● **Data**:
(begin)

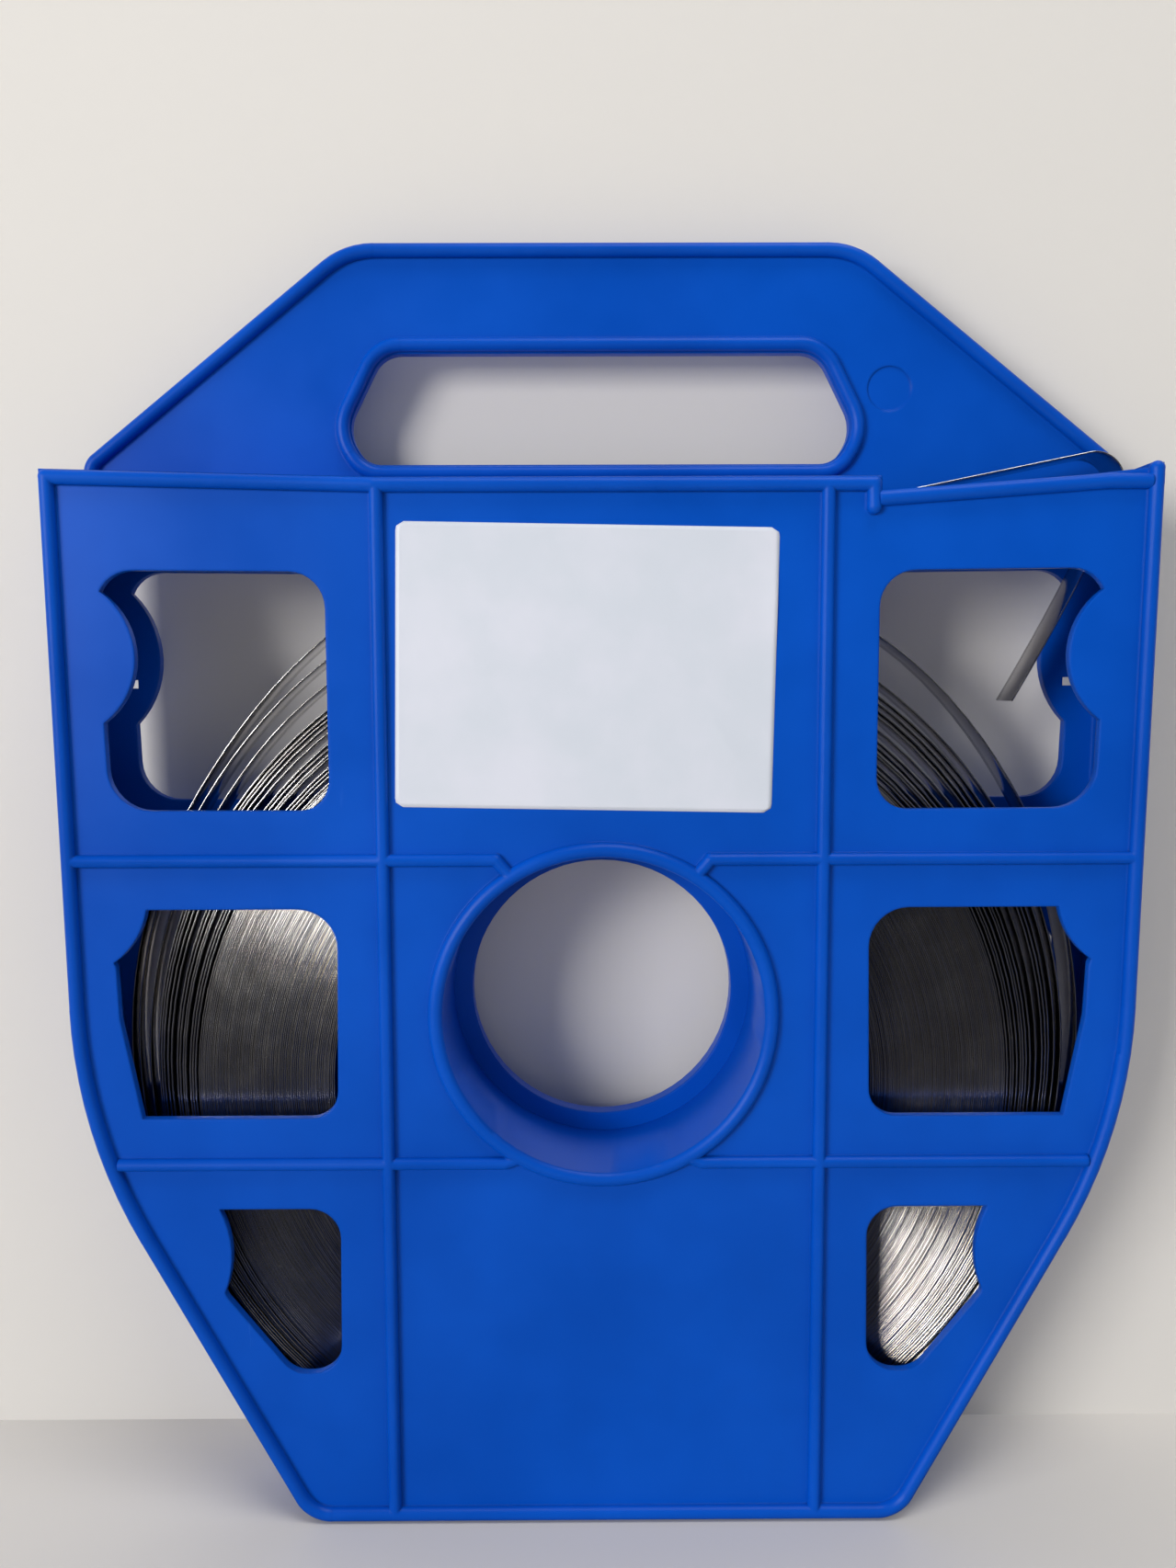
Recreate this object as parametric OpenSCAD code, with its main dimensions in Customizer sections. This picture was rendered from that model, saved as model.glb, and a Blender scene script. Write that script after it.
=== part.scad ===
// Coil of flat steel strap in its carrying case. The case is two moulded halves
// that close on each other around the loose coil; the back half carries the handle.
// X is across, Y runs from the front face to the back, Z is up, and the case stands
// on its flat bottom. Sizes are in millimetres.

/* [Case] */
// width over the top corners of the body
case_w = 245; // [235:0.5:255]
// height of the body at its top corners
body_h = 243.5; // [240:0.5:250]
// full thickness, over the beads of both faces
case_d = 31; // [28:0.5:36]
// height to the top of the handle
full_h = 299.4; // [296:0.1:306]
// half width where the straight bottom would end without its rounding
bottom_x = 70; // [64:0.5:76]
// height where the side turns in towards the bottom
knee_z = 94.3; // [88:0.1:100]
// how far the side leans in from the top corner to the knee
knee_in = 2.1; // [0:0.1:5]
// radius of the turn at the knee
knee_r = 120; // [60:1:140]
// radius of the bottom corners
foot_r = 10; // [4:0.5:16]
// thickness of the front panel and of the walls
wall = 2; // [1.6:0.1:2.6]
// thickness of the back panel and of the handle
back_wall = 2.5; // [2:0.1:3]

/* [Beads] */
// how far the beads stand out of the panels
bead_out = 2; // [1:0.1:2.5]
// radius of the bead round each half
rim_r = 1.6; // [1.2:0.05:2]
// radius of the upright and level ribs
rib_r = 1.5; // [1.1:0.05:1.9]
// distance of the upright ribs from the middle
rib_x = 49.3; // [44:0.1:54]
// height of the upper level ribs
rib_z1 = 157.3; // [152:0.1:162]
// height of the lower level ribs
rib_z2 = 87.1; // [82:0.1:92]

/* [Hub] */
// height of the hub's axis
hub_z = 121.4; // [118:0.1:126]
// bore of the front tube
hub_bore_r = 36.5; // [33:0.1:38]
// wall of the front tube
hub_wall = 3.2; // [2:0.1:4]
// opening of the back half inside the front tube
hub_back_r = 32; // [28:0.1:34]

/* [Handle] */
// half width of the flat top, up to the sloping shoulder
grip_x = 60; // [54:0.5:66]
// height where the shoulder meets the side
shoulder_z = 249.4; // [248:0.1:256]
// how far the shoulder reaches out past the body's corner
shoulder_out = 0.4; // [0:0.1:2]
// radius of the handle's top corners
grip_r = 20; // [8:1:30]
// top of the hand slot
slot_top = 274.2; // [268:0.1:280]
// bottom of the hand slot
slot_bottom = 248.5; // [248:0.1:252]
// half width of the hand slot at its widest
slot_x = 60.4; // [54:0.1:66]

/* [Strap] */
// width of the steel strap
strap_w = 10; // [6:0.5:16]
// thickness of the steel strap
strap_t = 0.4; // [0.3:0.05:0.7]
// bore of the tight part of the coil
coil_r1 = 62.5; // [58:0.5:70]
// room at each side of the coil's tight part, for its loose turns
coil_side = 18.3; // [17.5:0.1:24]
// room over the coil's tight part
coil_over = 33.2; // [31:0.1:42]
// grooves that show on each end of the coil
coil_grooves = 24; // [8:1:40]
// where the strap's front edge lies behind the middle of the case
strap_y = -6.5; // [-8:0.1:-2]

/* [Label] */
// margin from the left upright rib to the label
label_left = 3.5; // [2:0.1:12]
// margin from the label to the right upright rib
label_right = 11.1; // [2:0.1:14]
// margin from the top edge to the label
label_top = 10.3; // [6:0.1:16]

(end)

Show the lines of the data that hold the word "from".

● **Correct answer**:
Recreate this object as parametric OpenSCAD code, with its main dimensions in Customizer sections. This picture was rendered from that model, saved as model.glb, and a Blender scene script. Write that script after it.
// X is across, Y runs from the front face to the back, Z is up, and the case stands
// how far the side leans in from the top corner to the knee
// distance of the upright ribs from the middle
// margin from the left upright rib to the label
// margin from the label to the right upright rib
// margin from the top edge to the label